The answer is one number: how many lines in the data below hold "More".

> [DATA SUPPLIED]

• • • • • • •

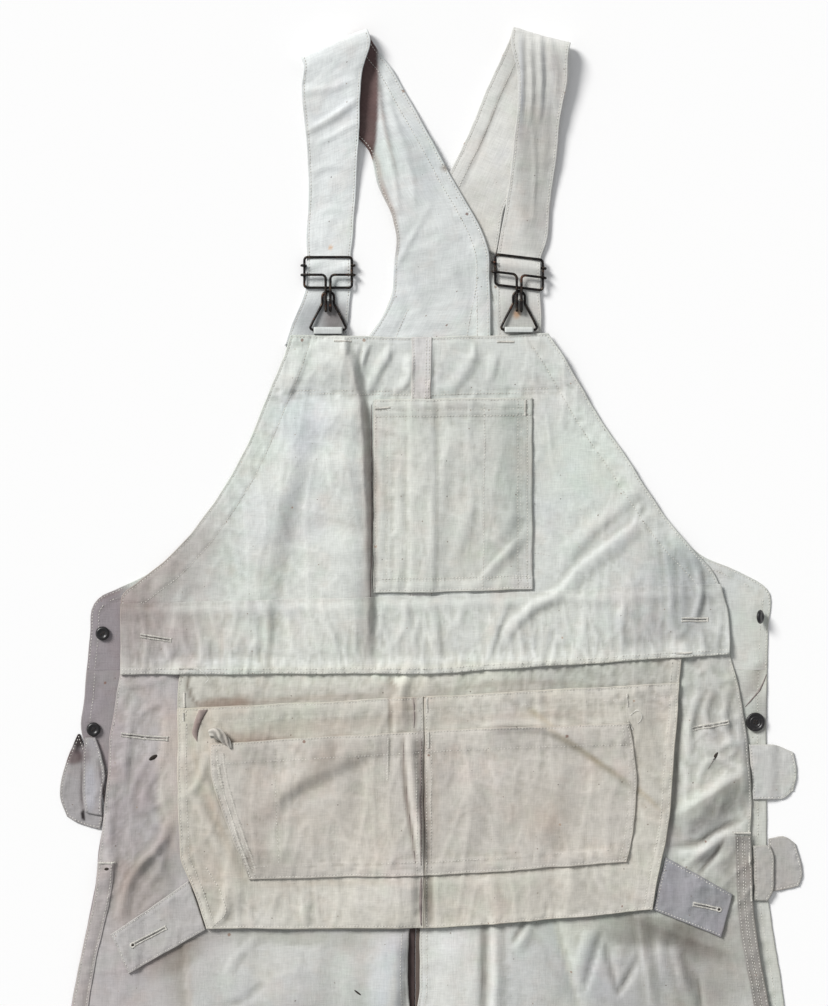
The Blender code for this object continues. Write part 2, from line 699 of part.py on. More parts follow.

• • • • • • •

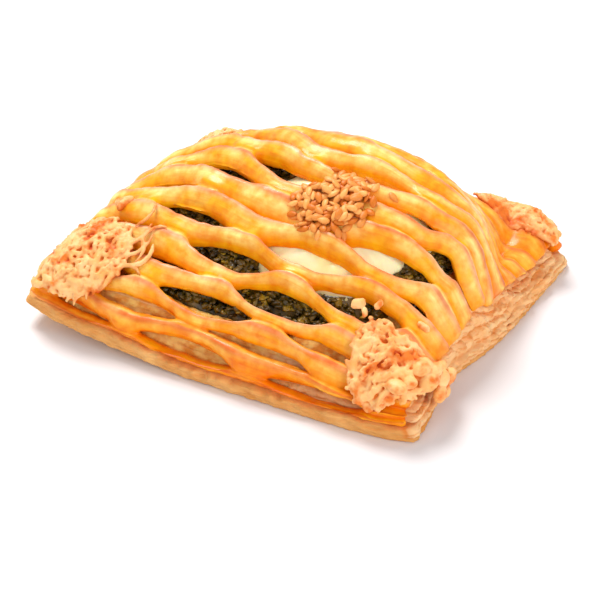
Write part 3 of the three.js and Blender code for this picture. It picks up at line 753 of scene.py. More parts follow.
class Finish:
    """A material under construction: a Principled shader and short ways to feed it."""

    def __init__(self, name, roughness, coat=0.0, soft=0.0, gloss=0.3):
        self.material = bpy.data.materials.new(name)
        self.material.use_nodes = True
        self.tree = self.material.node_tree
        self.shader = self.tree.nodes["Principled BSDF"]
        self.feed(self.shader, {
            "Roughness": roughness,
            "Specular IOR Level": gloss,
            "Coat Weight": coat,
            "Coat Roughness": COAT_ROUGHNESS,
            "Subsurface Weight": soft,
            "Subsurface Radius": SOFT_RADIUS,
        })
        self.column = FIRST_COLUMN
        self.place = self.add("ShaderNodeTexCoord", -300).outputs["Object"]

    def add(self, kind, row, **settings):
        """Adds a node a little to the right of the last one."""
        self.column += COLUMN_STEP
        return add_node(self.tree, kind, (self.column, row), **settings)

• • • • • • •

> [RESULT OF THE TASK] 2